BLOGGING BEHAVIORAL



LISTEN IN AS AN AUSTIN PSYCHOLOGIST TALKS ABOUT CBT - COGNITIVE BEHAVIORAL THERAPY

May 11, 2009

first session: what to expect

Clinician's differ to some degree, of course, but the first session is generally part "getting to know you" and "getting you to sign paperwork."

After the initial forms are signed, very often therapy begins with me explaining a little bit about my practice, my theoretical orientation, as it's called, which means the type of therapy I use in treating patients. I suggest my clients Google "Cognitive Behavioral Therapy" or CBT to learn more about my approach. A well informed client often has a head start in healing. I encourage questions throughout our meetings.

Then I move on to asking for a brief description of the "presenting complaint." What problem area brings the client into therapy?

The moment we've all been waiting for.

Sometimes I get pieces on the phone but will want to hear about the therapy issues in greater detail. This is where the box of tissues might come in handy.
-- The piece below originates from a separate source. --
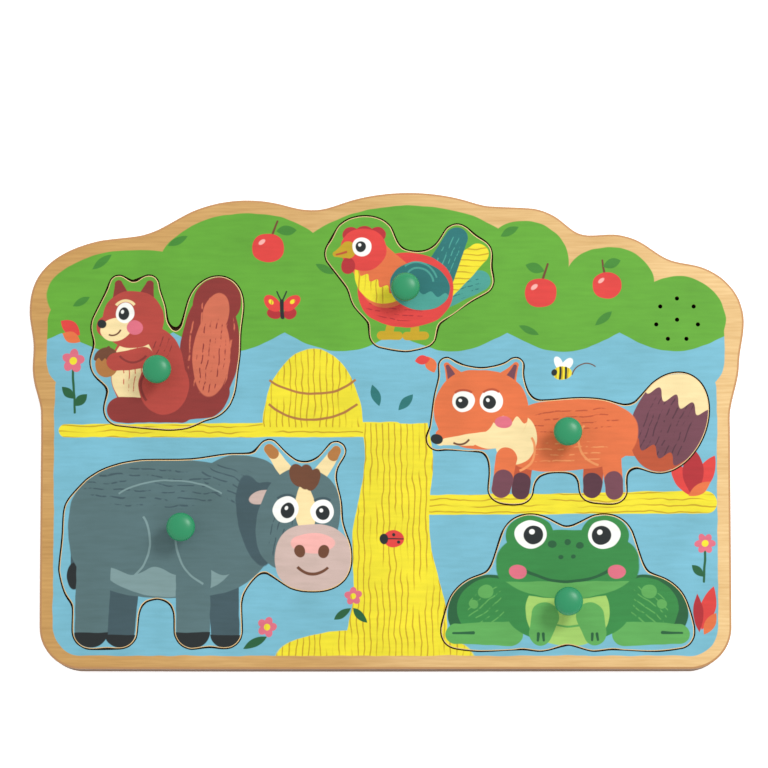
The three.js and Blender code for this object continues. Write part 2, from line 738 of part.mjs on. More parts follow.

From there I begin an evaluation that could take one to three full sessions.

I like to get the following, give or take:

- a history of previous therapy, counseling and psychiatric visits; what felt helpful; what didn't

- medical history including prescription medications, over the counter, nutritional supplements

- family of origin including history of mental illness

- education and work history

- relationship history: who have been the most significant romantic relationships and friendships

- trauma history

- current symptoms

- expectations and preferences for treatment; for example, individual (one on one), couples or family therapy; this could also include specific therapy expectations, such as a request for dream analysis or stress management skills

Not all mental health clinicians will begin this way. I cannot speak for all therapists, but most psychologists (who must have a Ph.D. in a psychology field as well as a list of other requirements) have been instructed (or should have been) to be thorough in assessment, diagnosis and treatment planning.

If you are contemplating starting therapy and wonder what you can do to help move things along, thinking about your family history can be a plus. Many people prefer to keep their therapy quest private and that's understandable. But filling in the blank spots of the "who's who" in your family of origin can help the therapist in the diagnostic process. Any parents, grandparents, aunts, uncles, siblings, cousins who have been diagnosed with a mental health condition? Someone who has been prescribed psychiatric medications? Antidepressants? "Nerve pills?" Has anyone had a "nervous breakdown," an unofficial term that can range from a depressive episode to a psychotic break? Blank spots are not uncommon and can be worked around.

The important thing is showing up, being yourself, asking questions, thinking about goals, being willing to consider recommendations, and trusting that this can work, that you can find a caring, listening, non-judgemental ear, and ultimately you can feel better.